= Overture in D minor (Handel, arr. Elgar) =

The Overture in D minor (Handel, arr. Elgar) is a transcription made in 1923 by Sir Edward Elgar of a musical work by George Frideric Handel composed in 1717-18.

The transcription is an arrangement for full orchestra of the overture to Chandos Anthem No. 2 (HWV247) "In the Lord put I my Trust", which Handel wrote when he was resident composer for the Duke of Chandos at Cannons house. Handel also used this music in his concerto grosso in D minor Op. 3 No.5 HWV 316 I. & II.

The conductor Leopold Stokowski also made a transcription of the same overture.

==History==
The transcription was first performed at the Worcester Festival on 2 September 1923, conducted by the composer. It was recorded a month after the first performance.
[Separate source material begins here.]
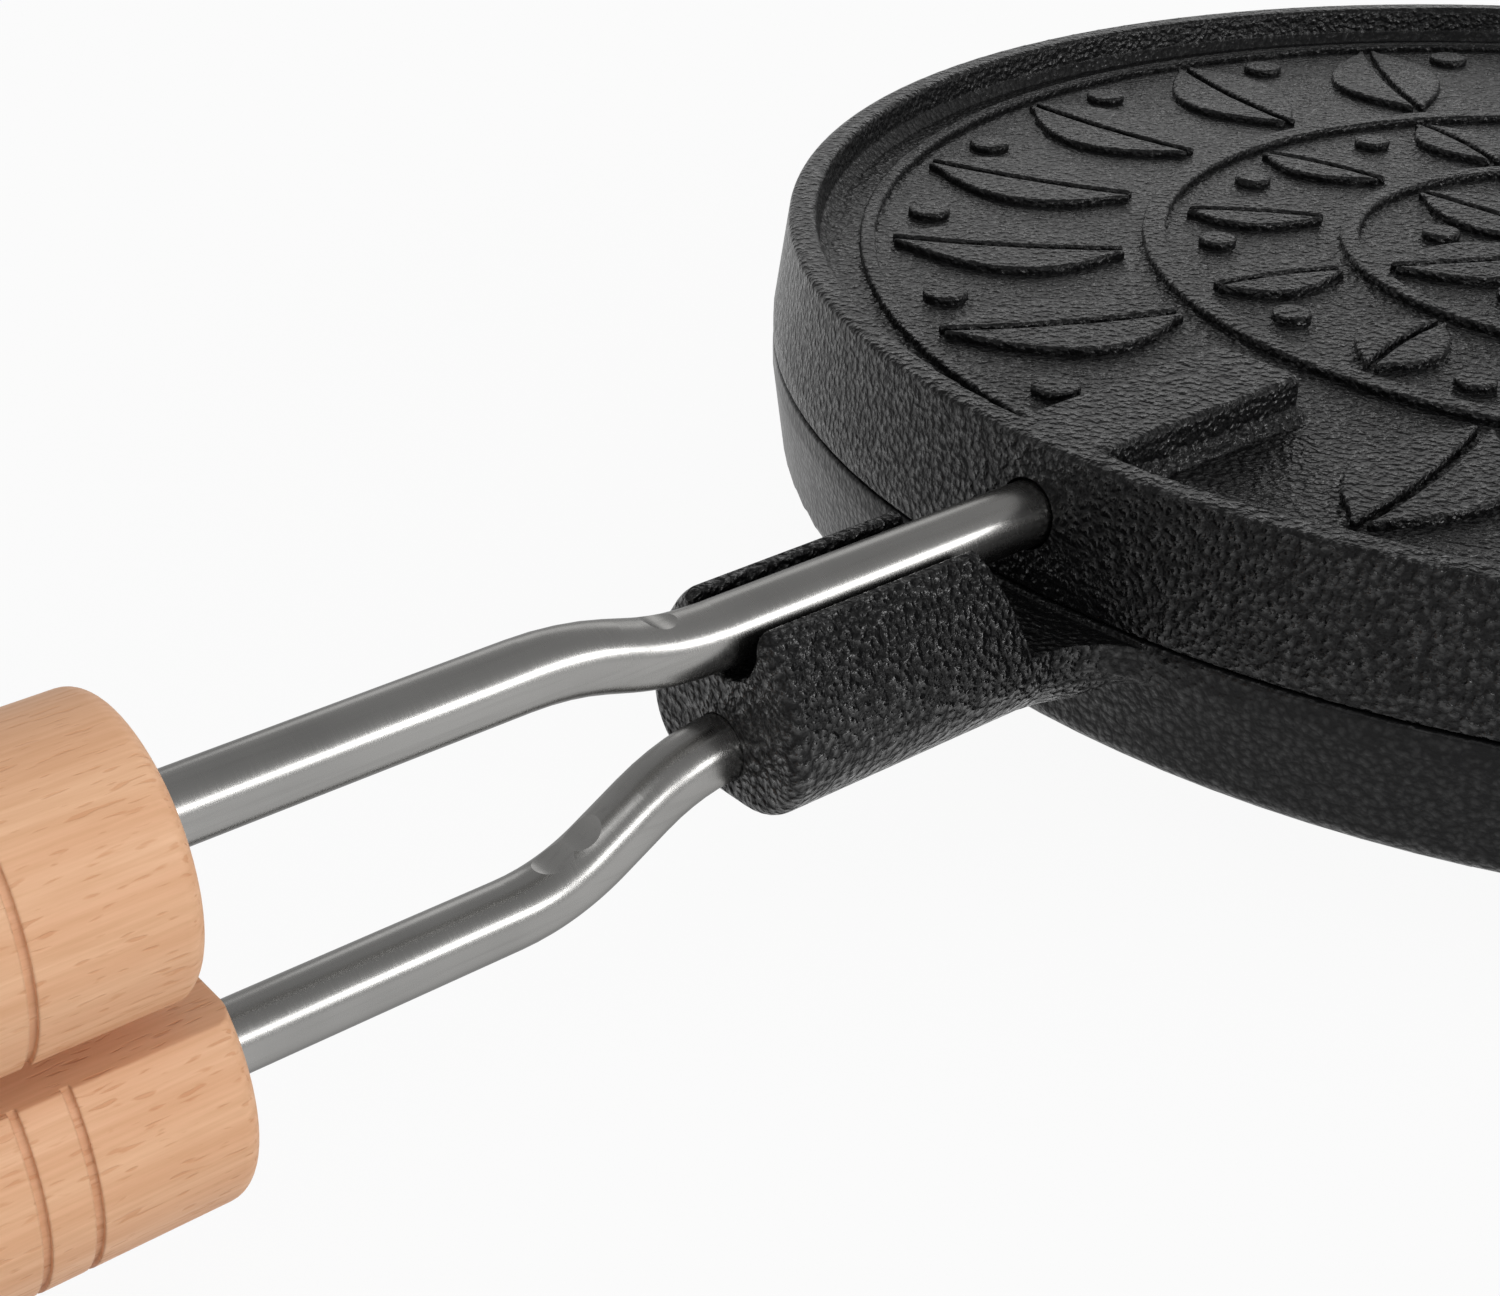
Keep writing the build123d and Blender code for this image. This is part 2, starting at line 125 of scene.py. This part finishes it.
class Shader:
    """Short way to add and join the nodes of one material."""

    def __init__(self, name):
        self.material = bpy.data.materials.new(name)
        self.material.use_nodes = True
        self.tree = self.material.node_tree
        self.surface = self.tree.nodes["Principled BSDF"]
        self.place = self.add("ShaderNodeTexCoord").outputs["Object"]

    def add(self, kind, inputs=None, **settings):
        node = self.tree.nodes.new(kind)
        for name, value in settings.items():
            setattr(node, name, value)
        for name, value in (inputs or {}).items():
            self.feed(node.inputs[name], value)
        return node

    def feed(self, socket, value):
        if isinstance(value, bpy.types.NodeSocket):
            self.tree.links.new(value, socket)
        else:
            socket.default_value = value

    def set(self, **values):
        for name, value in values.items():
            self.feed(self.surface.inputs[name.replace("_", " ")], value)

    def stretched(self, scale):
        node = self.add("ShaderNodeMapping", {"Vector": self.place, "Scale": scale})
        return node.outputs["Vector"]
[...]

Elgar's friend W. H. Reed wrote of Elgar's enthusiasm for Handel: '...he would speak of Handel with tears in his eyes... would rub his hands gleefully and look up to heaven at the thought of Handel's genius'. Elgar wrote to John E. West, music editor at Novello & Co., that he had known the overture since he was a little boy and always wanted it to be heard in a large form.

Elgar's arrangement followed his arrangement for small orchestra of Handel’s overture of Ariodante and two orchestrations of works by another composer he admired: he transcribed J. S. Bach's Fugue in C minor in 1921 and the Fantasia in C minor in 1922.

The Overture in D minor was published by Novello & Co. in 1923.

==Instrumentation==
Handel scored it for a small orchestra with first and second violins, oboe, and basso continuo.

Elgar's arrangement is written for a full symphony orchestra consisting of piccolo, 2 flutes, 2 oboes, cor anglais, 2 clarinets in B♭, bass clarinet, 2 bassoons, contrabassoon, 4 horns in F, 3 trumpets in C, 3 trombones, tuba, 3 timpani, percussion (bass drum, cymbals, side drum), string section, and organ (ad. lib.).